Maybe it was a car crash. Perhaps it was a misjudged dive. In some cases, gun violence can be the culprit. However it happened, it doesn’t change what lies ahead: you have a spinal cord injury & your life will never be the same.
The first few weeks are a frenzy of doctors, nurses, IVs, opioids, visits from loved ones, cards, flowers, candies, PAIN, confusion & fear. Fear, that’s the one thing I remember the most distinctly: what am I going to do now? Will I ever have my old life back? The answer, which I didn’t know then, was no. No, you will never have your old life back. I didn’t understand then, that my old life is something that was better off in the past anyway.
After those first few drug-fueled weeks in the ICU, operating rooms and the like the day finally comes: if you’re lucky, you’re transferred to Craig Hospital, or a related acute rehab facility. This is where some excitement starts to come back in to the picture. Finally, I’ll be in a place that understands what I need & will push me to get back to full-strength and hopefully full-health. It’s probably not ubiquitous, but in a lot of cases, new SCIs are immensely hopeful that they will recover fully in their 2-3 month stint at a rehab facility. Despite what doctors tell us about the low odds, we don’t care. A common thought, “But, I’m not like everyone else: I can beat this.” Those first couple of weeks, reality starts to sink in, and you start to realize the true nature of a spinal cord injury. You realize that, even as an incomplete with high function, the road to recovery will be littered with setbacks, obstacles & challenges like you’ve never experienced.

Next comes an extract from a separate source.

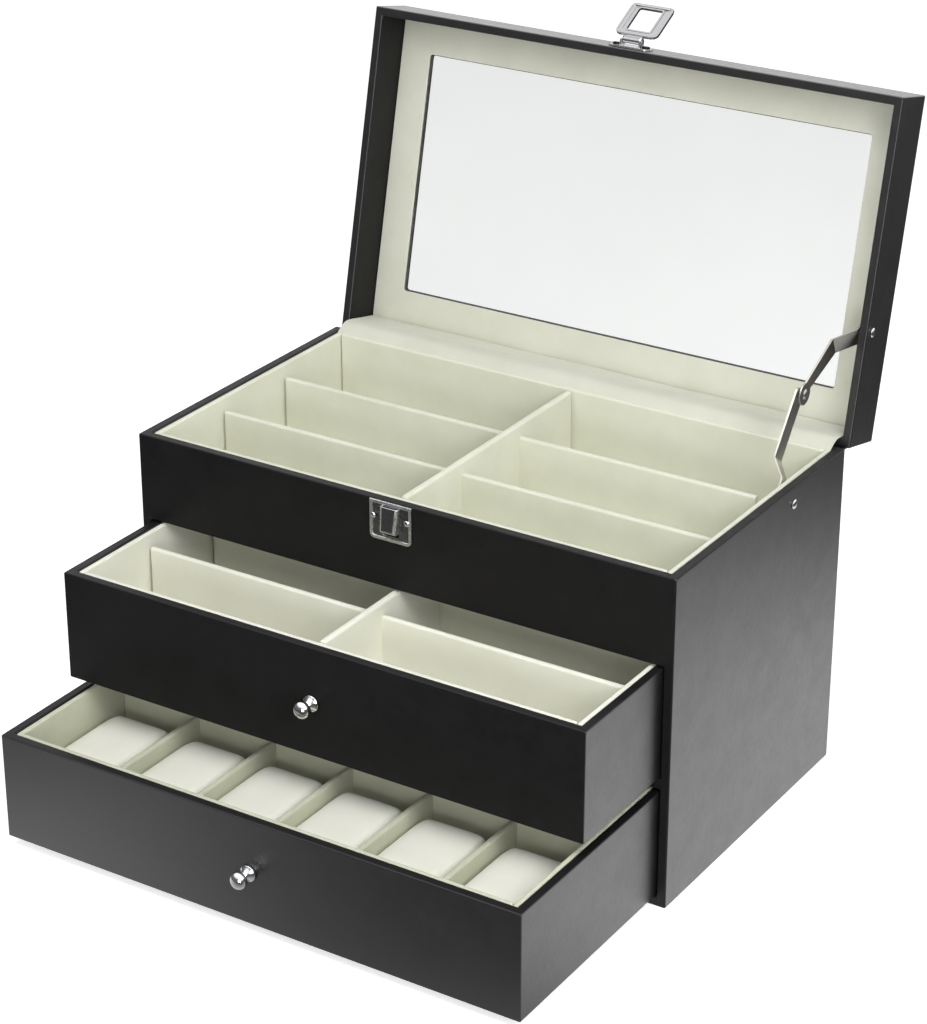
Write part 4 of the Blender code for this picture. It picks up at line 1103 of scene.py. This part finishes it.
def make_catch_tongue(high, middle, stand):
    """The hollow tongue, lying flat: it leans to its top and tapers to its foot."""
    low = Vector((middle - TONGUE_HALF_WIDTH, high.z - TONGUE_BOTTOM, PLATE_THICKNESS / 4))
    high = Vector((middle + TONGUE_HALF_WIDTH, high.z - TONGUE_TOP, stand))
    tongue = block("tongue", low, high)

    def pressed_edge(first, second):
        in_front = min(first.z, second.z) > high.z - HAIR
        at_the_top = min(first.y, second.y) > high.y - HAIR
        return in_front and not at_the_top

    bevel_edges(tongue, pressed_edge, TONGUE_CORNER, 7)
    sink(tongue, lambda centre, normal: normal.y > FACING, TONGUE_WALL, (0, -TONGUE_HOLLOW, 0))
    round_edges(tongue, 0.25 * MM, 2)
    for vertex in tongue.data.vertices:
        rise = (vertex.co.y - low.y) / (high.y - low.y)
        vertex.co.z = low.z + (vertex.co.z - low.z) * (1 - LEAN_SHARE * rise)
        vertex.co.x = middle + (vertex.co.x - middle) * (1 - TAPER_SHARE * (1 - rise))
    # The tongue's front face takes the hasp's darker chrome: painted shade on the catch's own chrome.
    paint_two(tongue, catch_chrome, hasp_chrome_and_tongue_shade, lambda centre, normal: normal.z > 0.97)
    return tongue


def make_catch():
    """The plate and its tongue, stood up against the fascia."""
    low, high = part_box("catch_plate")
    middle = (low.x + high.x) / 2
    plate = make_catch_plate(low, high, middle)
    tongue = make_catch_tongue(high, middle, high.y - low.y)
    catch = joined("catch_plate_pressed", [plate, tongue])
    catch.data.transform(Matrix.Translation((0, high.y, 0)) @ Matrix.Rotation(math.pi / 2, 4, "X"))
    return put(catch, None, "cabinet", "chrome", "catch_plate")


make_catch()

# %% [markdown]
# The hasp's loop is pressed from sheet: two broad rails, a cross bar at each
# end, and a far edge that is rolled over so that a finger can lift it. It is
# modelled lying flat with its pin at the origin, then hung from the pin and
# swung up to where it rests.

# %% The hasp's broad loop and its base's screws
LOOP_NEAR = 4 * MM
LOOP_REACH = 28.3 * MM
LOOP_HALF_WIDTH = 13.4 * MM
LOOP_HALF_THICKNESS = 0.85 * MM
LOOP_RAIL = 6 * MM
LOOP_NEAR_BAR = 3.6 * MM
LOOP_FAR_BAR = 3.2 * MM
LOOP_CORNER = 3.2 * MM
LOOP_RIM = 1.1 * MM
LOOP_SINK = 0.4 * MM
LIP_RADIUS = 1.35 * MM
LIP_LENGTH = 21.8 * MM
LIP_INSET = 1.2 * MM
BASE_PLATE = 1 * MM
SCREW_RADIUS = 2.3 * MM
SCREW_HEIGHT = 2.4 * MM
SCREW_APART = 9.2 * MM


def make_hasp_loop():
    """The pressed loop, over the thin one that the frame gives."""
    joint = joints["hasp_hinge"]
    low = Vector((-LOOP_HALF_WIDTH, -LOOP_REACH, -LOOP_HALF_THICKNESS))
    high = Vector((LOOP_HALF_WIDTH, -LOOP_NEAR, LOOP_HALF_THICKNESS))
    loop = block("hasp_loop_pressed", low, high)
    bevel_edges(loop, lambda first, second: abs(first.z - second.z) > HAIR, LOOP_CORNER, 6)
    window_low = Vector((low.x + LOOP_RAIL, low.y + LOOP_FAR_BAR, 0))
    window_high = Vector((high.x - LOOP_RAIL, high.y - LOOP_NEAR_BAR, 0))
    open_window(loop, window_low, window_high, 1.2 * MM)
    for side in (-1, 1):
        sink(loop, lambda centre, normal: normal.z * side > FACING, LOOP_RIM, (0, 0, -side * LOOP_SINK))
    round_edges(loop, 0.3 * MM, 2)
    lip = added(bpy.ops.mesh.primitive_cylinder_add, "hasp_lip", vertices=24, radius=LIP_RADIUS,
                depth=LIP_LENGTH, location=(0, LIP_INSET - LOOP_REACH, 0), rotation=(0, math.pi / 2, 0))
    round_edges(lip, 0.4 * MM, 3)
    loop = joined("hasp_loop_pressed", [loop, lip])
    swing = -(OPEN_ANGLE + math.radians(joint["range_deg"][1]))
    stand_up = Matrix.Rotation(math.pi / 2, 4, "X")
    loop.data.transform(Matrix.Translation(joint["pos_m"]) @ Matrix.Rotation(swing, 4, "X") @ stand_up)
    return put(loop, hasp_chrome_and_tongue_shade, "hasp", "chrome")


def make_hasp_screws():
    """Two dark screw heads that hold the base to the lid."""
    low, high = shut_box("hasp_base")
    plate_face = high.y - BASE_PLATE
    screws = []
    for side in (-1, 1):
        across = (low.x + high.x) / 2 + side * SCREW_APART
        place = (across, plate_face, (low.z + high.z) / 2)
        head = added(bpy.ops.mesh.primitive_cylinder_add, "hasp_screw", vertices=32, radius=SCREW_RADIUS,
                     depth=SCREW_HEIGHT, location=place, rotation=(math.pi / 2, 0, 0))
        sink(head, lambda centre, normal: normal.y < -FACING, 0.45 * MM, (0, 0.3 * MM, 0))
        screws.append(round_edges(head, 0.12 * MM, 2))
    return put(opened(joined("hasp_screws", screws)), near_black_screw, "lid", "chrome")


make_hasp_loop()
make_hasp_screws()

# %% [markdown]
# The floor and the light are those of a product studio. The camera sees the
# floor and the world as white, and the floor keeps the box's soft shadow. What
# the gloss of the leather shows is a glow painted on the floor for reflections
# only: a painted bright pool round the box that fades out further away, and a
# painted dark patch in front, which leaves the fronts black. So the floor's look
# in a reflection runs from bright to dark, while its colour under the lamps stays
# plain.

# %% The floor
def pool_node(tree, centre, near, far, at_near, at_far):
    """A value that runs from one number to another with the distance from a point."""
    place = tree.nodes.new("ShaderNodeNewGeometry").outputs["Position"]
    distance = new_node(tree, "VectorMath", {0: place, 1: centre}, operation="DISTANCE")
    return ramp_node(tree, distance.outputs["Value"], near, far, at_near, at_far)


def reflected_only(tree, paths):
    """1 for a ray that a surface has thrown back, and 0 for one that came through glass."""
    through = math_node(tree, "SUBTRACT", 1.0, paths.outputs["Is Transmission Ray"])
    return math_node(tree, "MULTIPLY", paths.outputs["Is Glossy Ray"], through)


REFLECTED_GLOW_POOL = {"centre": (0, 0.04, 0), "near": 0.24, "far": 0.58, "at_near": 1.15, "at_far": 0.08}
REFLECTED_DARK_PATCH = {"centre": (0.09, -0.37, 0), "near": 0.05, "far": 0.30, "at_near": 0.15, "at_far": 1.0}
SEEN_GLOW = 0.64
GLOW_THROUGH_GLASS = 0.38


def make_floor():
    """A wide pale floor, white to the camera apart from the shadow."""
    floor = added(bpy.ops.mesh.primitive_plane_add, "floor", size=12)
    material, tree, _ = new_material("studio floor")
    tree.nodes.clear()
    paths = tree.nodes.new("ShaderNodeLightPath")
    pools = math_node(tree, "MULTIPLY", pool_node(tree, **REFLECTED_GLOW_POOL), pool_node(tree, **REFLECTED_DARK_PATCH))
    direct = math_node(tree, "MULTIPLY", paths.outputs["Is Camera Ray"], SEEN_GLOW)
    through_glass = math_node(tree, "MULTIPLY", paths.outputs["Is Transmission Ray"], GLOW_THROUGH_GLASS)
    diffuse = new_node(tree, "BsdfDiffuse", {"Color": (0.8, 0.8, 0.8, 1)})
    glow = new_node(tree, "Emission", {"Strength": math_node(tree, "ADD", direct, through_glass)})
    both = new_node(tree, "AddShader", {0: diffuse.outputs[0], 1: glow.outputs[0]})
    # Seen only in reflections, the floor glows with a painted bright pool round the box and a painted dark
    # patch in front of it.
    reflected_glow = new_node(tree, "Emission", {"Strength": pools})
    choices = {0: reflected_only(tree, paths), 1: both.outputs[0], 2: reflected_glow.outputs[0]}
    look = new_node(tree, "MixShader", choices).outputs[0]
    new_node(tree, "OutputMaterial", {"Surface": look})
    floor.data.materials.append(material)
    return floor


make_floor()

# %% The world and the lamps
WORLD_LIGHT = 0.42
GLOSS_BELOW = 0.16
GLOSS_ABOVE = 1.6
GLOSS_BACKDROP = 1.3
SKY_EDGE = (0.35, 0.75)
BACKDROP_EDGE = (0.5, 0.8)


def make_world():
    """White behind the box, and an even light all round it."""
    world = bpy.data.worlds.new("studio")
    bpy.context.scene.world = world
    world.use_nodes = True
    tree = world.node_tree
    paths = tree.nodes.new("ShaderNodeLightPath")
    seen = math_node(tree, "MAXIMUM", paths.outputs["Is Camera Ray"], paths.outputs["Is Transmission Ray"])
    direct = math_node(tree, "MULTIPLY", seen, 1 - WORLD_LIGHT)
    outward = tree.nodes.new("ShaderNodeTexCoord").outputs["Generated"]
    direction = new_node(tree, "SeparateXYZ", {"Vector": outward})
    below = GLOSS_BELOW - WORLD_LIGHT
    above = ramp_node(tree, direction.outputs["Z"], *SKY_EDGE, below, GLOSS_ABOVE - WORLD_LIGHT)
    behind = ramp_node(tree, direction.outputs["Y"], *BACKDROP_EDGE, below, GLOSS_BACKDROP - WORLD_LIGHT)
    around = math_node(tree, "MAXIMUM", above, behind)
    gloss = math_node(tree, "MULTIPLY", reflected_only(tree, paths), around)
    extra = math_node(tree, "ADD", direct, gloss)
    strength = math_node(tree, "ADD", extra, WORLD_LIGHT)
    tree.links.new(strength, tree.nodes["Background"].inputs["Strength"])
    tree.nodes["Background"].inputs["Color"].default_value = (1, 1, 1, 1)


def add_lamp(name, place, aim, size, power):
    """A square soft lamp that faces a point."""
    bpy.ops.object.light_add(type="AREA", location=place)
    lamp = bpy.context.object
    lamp.name = name
    lamp.data.size = size
    lamp.data.energy = power
    lamp.visible_camera = False
    lamp.rotation_euler = (Vector(aim) - Vector(place)).to_track_quat("-Z", "Y").to_euler()
    return lamp


make_world()
add_lamp("overhead softbox", (0.0, -0.6, 1.9), (0, -0.1, 0.1), 1.4, 14)
add_lamp("front right softbox", (0.95, -0.65, 0.9), (0, -0.1, 0.1), 0.6, 8)
add_lamp("low front softbox", (0.5, -1.35, 0.3), (0, -0.2, 0.05), 0.6, 6)
add_lamp("right softbox", (1.5, 0.6, 0.7), (0, 0, 0.12), 1.0, 3)
bpy.context.scene.view_settings.view_transform = "Standard"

After a while inpatient, the emotional toll starts to set in. Bladder & bowel function are massive points of frustration. The nostalgia of how easy everyday, menial tasks used to be starts to eat away at you. You start to curse to the heavens, asking why the hell this happened to you? WHY ME? But you push on, no pun intended, with grit and determination, hoping that brighter days are ahead.
Flash forward to the release back into the real world. Everything is a struggle. You fall out of your chair, you can’t reach anything, you have accidents, UTIs, Autonomic Dysreflexia, ER trips, arguments with your family. Life used to be so simple. Now, it’s almost tragic. You do your best to convince yourself that somebody has it worse than you, to maintain some semblance of sanity, hold on to some thread of gratitude.
Don’t get me started on going to public places. Whether it was actually the case, or simply a figment of the imagination, it feels like all eyes are on you. The glances, the stares, the inquisitive looks: they feel like your rolling around in the lime light. But a light that you never wanted. It’s like your some science experiment, an object to be analyzed, discussed, hypothesized, with conclusions drawn quickly. People are always friendly, but to the point where their kindness simply portrays pity. Nothing will be the same.
Months tick by, you start to feel more comfortable in your new situation. Your world & outlook starts to open back up, however slowly. Hanging out with old friends becomes comfortable again. Sure, those insecurities still linger in the back of your mind, but a sense of normalcy begins to return. Maybe at this point, you’ve done some T-Rec, found a nearby gym, joined an adaptive sports team, or perhaps one of the neatest paralysis wellness centers in the country. Regardless, you begin to accept this new life for what it is, not what it used to be.
Obviously, every person has a different path following their injury. People have different access to different resources, different levels & severities of injury, varying support systems. And I know how lucky I am to be in the situation I’m in. However, after being a part of the NeuAbility family for these past 4.5 years, I can say with absolute confidence that if you allow it to, a spinal cord injury can be one of the biggest blessings you could ask for. The community, the perspective, the opportunities, the mental strengthening, the patience, the serenity: there is no greater gift than adversity. As they say, no pressure no diamonds.